De la Espriella, running alongside former Finance Minister José Manuel Restrepo, presented a platform built on fiscal retrenchment and supply-side economic incentives.
The Fiscal Anchor Framework
The incoming administration's fiscal model introduces a rigid cap on state liabilities, promising to anchor the public debt-to-GDP ratio at a maximum of 55%. To satisfy this constraint while targeting annualized GDP growth rates of 5% or higher, the economic team must resolve a complex fiscal equation.
Fiscal Balance = (Tax Revenue - Spending Reductions) - Debt Servicing Costs
Achieving this requires a dual approach:
- Corporate Tax Rationalization: Cutting marginal tax rates for enterprises to stimulate domestic investment and attract foreign direct investment, specifically in extractive industries.
- Extractive Sector Revival: Reversing restrictions on new exploration contracts for oil and gas, thereby stabilizing the country's fiscal accounts and trade balance via expanded hydrocarbon exports.
The primary systemic bottleneck is that cutting taxes while strictly limiting debt accumulation necessitates deep reductions in public spending. Given that the left-wing Historic Pact retains a substantial presence in a highly fractured Congress, passing spending cuts or unwinding established social subsidies will encounter intense institutional resistance.
Regional Realignment Mechanics
The geopolitical map of the election reveals that de la Espriella’s narrow victory was secured by breaking the Historic Pact's absolute hegemony along the Caribbean coast. Historically a stronghold for the left, departments such as Atlántico and Bolívar saw increased margins for the right-wing Defenders of the Homeland movement.
The Coastal Pivot
The shift along the Caribbean coast can be traced to distinct operational variables:
- Urban Insecurity: Coastal hubs like Barranquilla and Cartagena experienced severe spikes in extortion targeting small-to-medium enterprises, making de la Espriella’s law-and-order rhetoric highly attractive to working-class demographics.
- Institutional Blocs: De la Espriella successfully leveraged structured networks within evangelical churches, local corporate coalitions, and civic organizations to drive high turnout in conservative bastions, offsetting Cepeda's dominance in Bogotá.
Governance Under Extreme Polarization
The resulting mandate is mathematically historic but operationally fragile.

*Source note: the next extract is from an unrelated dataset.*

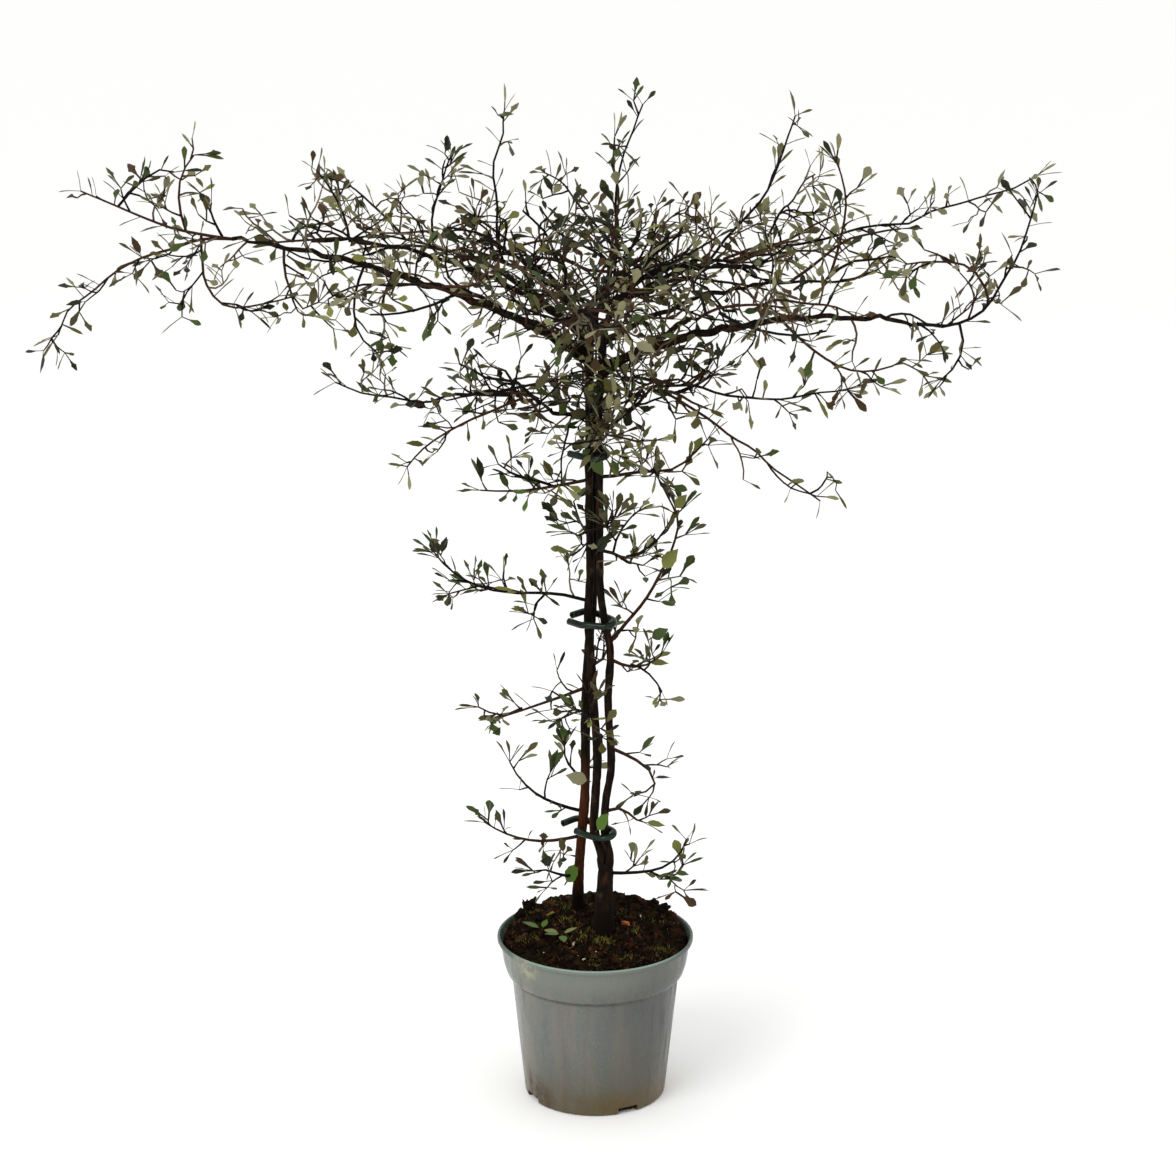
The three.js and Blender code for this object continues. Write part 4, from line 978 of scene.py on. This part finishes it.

A winning margin of roughly 247,000 votes out of more than 26.2 million ballots cast ensures that the incoming executive faces a crisis of political consolidation from day one. Iván Cepeda’s refusal to immediately concede, combined with legal challenges targeting approximately 33,000 ballot boxes, establishes an immediate friction point for the transition of power.

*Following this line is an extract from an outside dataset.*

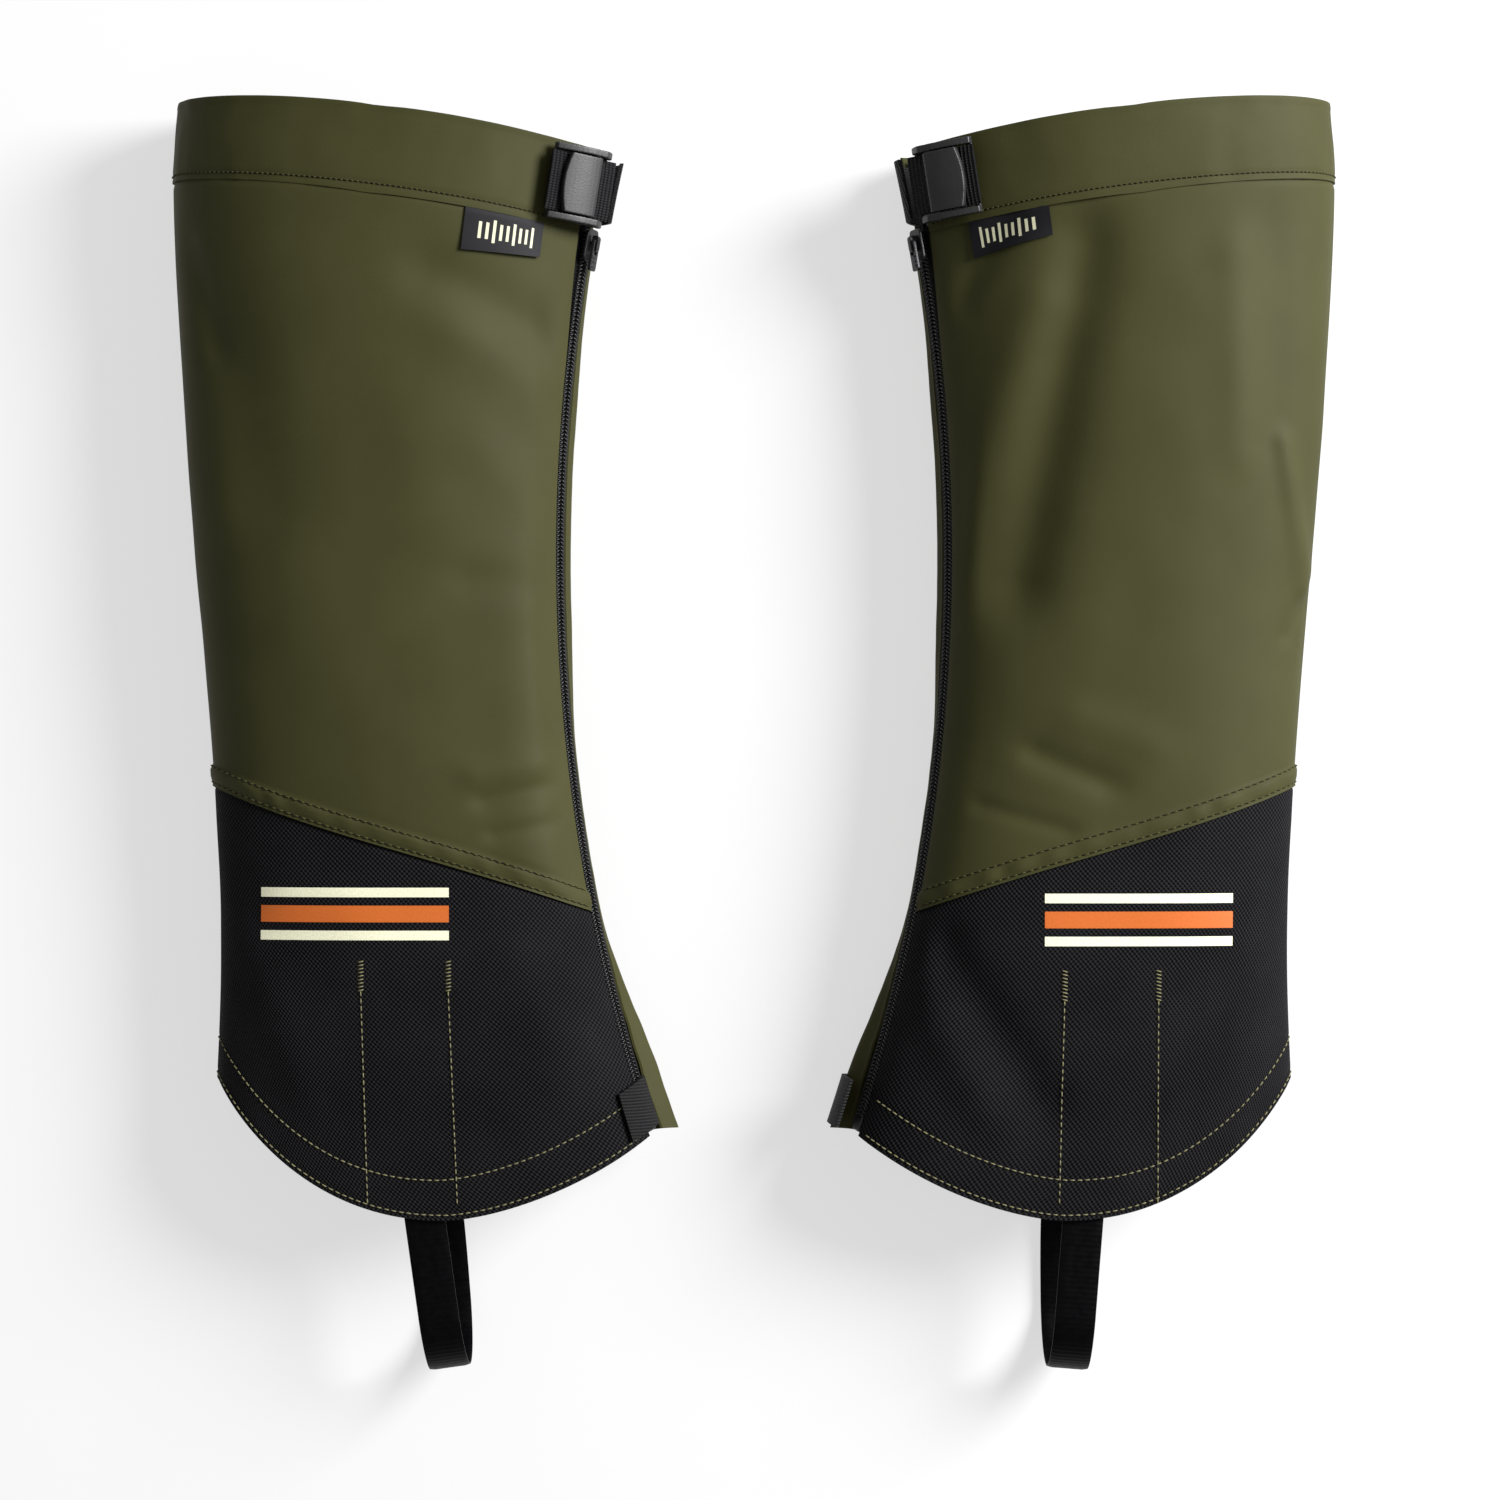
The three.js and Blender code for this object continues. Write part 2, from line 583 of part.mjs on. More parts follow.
// The station under the end of the strap's tail, and how high that end is above the skin.
function strapMeeting(side) {
  const group = buckleFrame(side);
  group.updateMatrixWorld();
  const end = group.localToWorld(new THREE.Vector3(END + TAIL_IN, 0, (TAIL_LOW + TAIL_HIGH) / 2));
  const tries = Array.from({ length: 100 }, (_, k) => mix(0, BUCKLE_Q[side], k / 100));
  const rises = tries.map((q) => end.distanceTo(skin(q, end.y)));
  const rise = Math.min(...rises);
  return [tries[rises.indexOf(rise)], rise];
}

function cuff(side) {
  const [meeting, rise] = strapMeeting(side);
  const strapEnd = 2 + meeting - STRAP_JOIN;
  const band = {
    first: outerFront,
    last: CUFF_END,
    low: cuffSeam,
    high: cuffTop,
    columns: 30,
    rows: 2,
  };
  const lining = { ...band, low: raised(cuffSeam, 1), high: raised(cuffTop, -1) };
  const strap = {
    first: still(OUTER_FRONT + OUTER_FRONT_OPEN + 0.03),
    last: strapEnd,
    low: raised(cuffMiddle, -WEBBING / 2),
    high: raised(cuffMiddle, WEBBING / 2),
    columns: 40,
    rows: 1,
    inner: STRAP_DEPTH - WEBBING_THICKNESS / 2,
    outer: STRAP_DEPTH + WEBBING_THICKNESS / 2,
    flare: (q) => smooth((q - STRAP_LEAVES) / (strapEnd - STRAP_LEAVES)) * (rise - STRAP_DEPTH),
  };
  return [
    mesh(`${side}_cuff_band`, sheet({ ...band, inner: -CLOTH, outer: 0 }), SHELL),
    mesh(
      `${side}_cuff_lining`,
      sheet({ ...lining, inner: LINING_DEPTH - THIN_CLOTH, outer: LINING_DEPTH }),
      LINING,
    ),
    mesh(`${side}_cuff_strap`, sheet(strap), WEB),
  ];
}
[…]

The structural reality of the next four years will be defined by institutional fragmentation. The Defenders of the Homeland movement lacks an absolute majority in Congress, meaning de la Espriella must construct ad-hoc coalitions with traditional center-right factions, including the Partido Conservador and Cambio Radical. These legacy parties will demand significant policy concessions and cabinet positions in exchange for legislative cooperation, diluting the outsider status that de la Espriella leveraged during the campaign.
The immediate tactical play for the incoming administration will be prioritizing executive decrees to fulfill security mandates—such as ordering immediate military offensives against fragmented criminal groups—while building a legislative buffer to insulate its fiscal reforms from congressional paralysis. Urban centers must prepare for sustained civil unrest and protests from the left-wing opposition, a dynamic that will test the administration's hardline crowd-control doctrines and determine the stability of Colombia's investment climate in the medium term.